With the first quarter of 2022 winding down, the S&P 500 is down around 5% year-to-date, after falling as much as 12.5% earlier in the year. The ICE BofA Treasury Index (.MERG0Q0), meanwhile, was recently down 5.6% this year, its worst start in history.

Investors have traditionally counted on a mix of stocks and bonds to blunt declines in their portfolio, with stocks ideally rising amid economic optimism and bonds strengthening during times of uncertainty.

That strategy can go awry, however, and market gyrations stemming from Russia’s invasion of Ukraine, soaring commodity prices and the Fed’s hawkish tilt have combined to make it harder to follow the playbook this time around.

Though a sharp bounce in stocks has more than halved the S&P 500’s losses for the year-to-date, some investors are wary the rebound may not last and are seeking to cut their exposure.

"We are in a perfect storm right now," said Katie Nixon, chief investment officer for Northern Trust Wealth Management. "We’ve been in periods of heightened geopolitical risk before but this one feels a little different. The negative outcomes could be much more severe and broad.”

Nixon is increasing stakes in agricultural and energy companies, as well as real estate investment trusts (REITs), which have acted as an inflation hedge in the past.

Investors moved $13.2 billion to cash and $2.1 billion to gold over the last week, data from BoFA Global research showed. U.S. stocks saw $3.1 billion in outflows, their largest in nine weeks. The firm’s latest survey showed fund managers’ cash positions earlier this month at their highest since March 2020.

George Young, a portfolio manager at Villere & Co, is raising his portfolio’s cash allocation to nearly 15%, well above the typical 3% of assets he normally holds.
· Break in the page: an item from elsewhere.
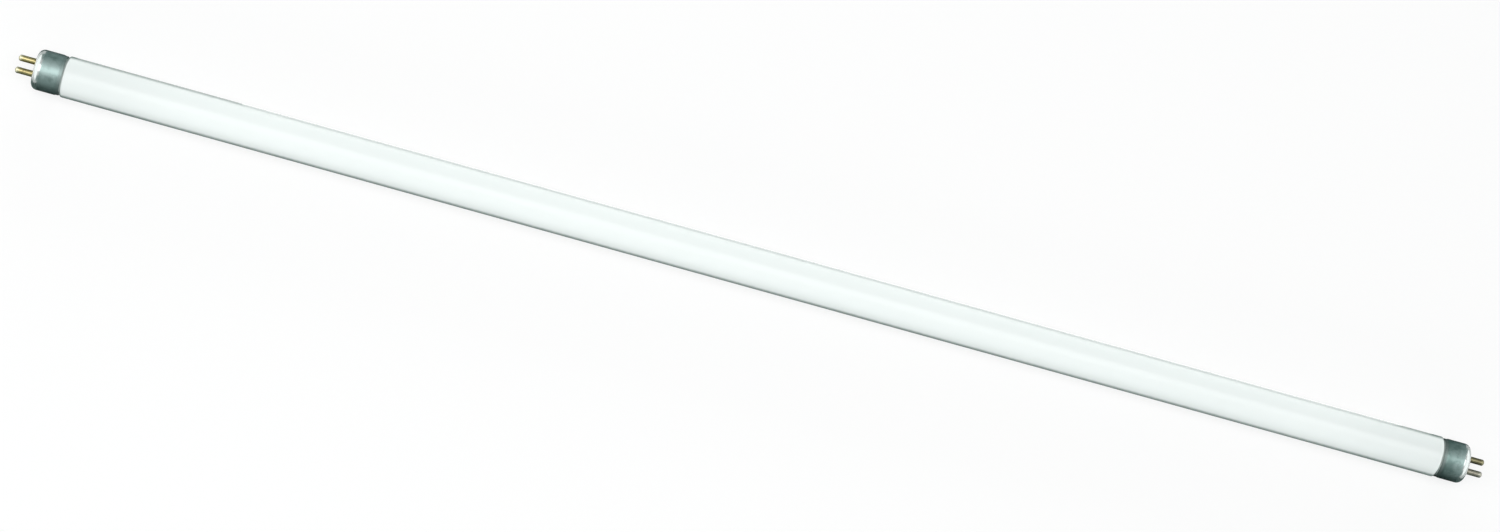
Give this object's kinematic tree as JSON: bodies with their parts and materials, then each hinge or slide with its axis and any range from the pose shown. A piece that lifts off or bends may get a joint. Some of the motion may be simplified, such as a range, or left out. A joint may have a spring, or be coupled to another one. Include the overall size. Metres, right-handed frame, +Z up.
{
  "type": "fluorescent tube",
  "caption": "Straight fluorescent lamp: a sealed white glass tube with an aluminium cap and a pair of brass contact pins at each end.",
  "frame": {"origin": "on the lamp's axis, midway between the two cap faces", "axes": "+X along the lamp to its right end; +Y across it, in the plane of the pins; +Z up, away from the surface it lies on"},
  "size_m": [0.5626, 0.0154, 0.0154],
  "materials": {
    "coated_glass": "gloss outside, white powder coat on the inner wall",
    "cap_aluminium": "drawn, satin",
    "insulator": "matte moulded",
    "cement": "matte, cured",
    "pin_brass": "drawn, semi-gloss",
    "lead_wire": "drawn wire"
  },
  "bodies": {
    "root": {"glass_tube": "coated_glass", "left_cap_shell": "cap_aluminium", "left_insulator": "insulator", "left_cement_ring": "cement", "left_front_pin": "pin_brass", "left_rear_pin": "pin_brass", "left_front_lead": "lead_wire", "left_rear_lead": "lead_wire", "right_cap_shell": "cap_aluminium", "right_insulator": "insulator", "right_cement_ring": "cement", "right_front_pin": "pin_brass", "right_rear_pin": "pin_brass", "right_front_lead": "lead_wire", "right_rear_lead": "lead_wire"}
  },
  "joints": []
}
"Cash is paying literally nothing and is arguably negative because of inflation, but we're not seeing many things that we want to buy," he said.

Recent declines have "been more painful than many prior bouts of volatility" due to the twin sell-offs in both stocks and bonds, wrote Michael Fredericks, head of income investing for BlackRock’s Multi-Asset Strategies Team, in a note Friday.

He is growing more bullish on dividend-paying stocks, which trade at lower forward price to earnings valuations than the broad S&P 500, and are less sensitive to rising interest rates than growth stocks or bonds.

Gains have been particularly hard to come by in the bond market, as investors recalibrate their portfolios to a Fed that appears ready to go all-out in its battle against inflation.

Yields on the 10-year benchmark U.S. Treasury, which move inversely to bond prices, reached a three-year high of around 2.5% in the past week, with investors now pricing in more than 200 basis points of interest rate tightening this year.

With few attractive opportunities in U.S. debt, Anders Persson, head of global fixed income at Nuveen, has recently increased his positions in dollar-denominated emerging market bonds, in part due to the rally in commodity prices.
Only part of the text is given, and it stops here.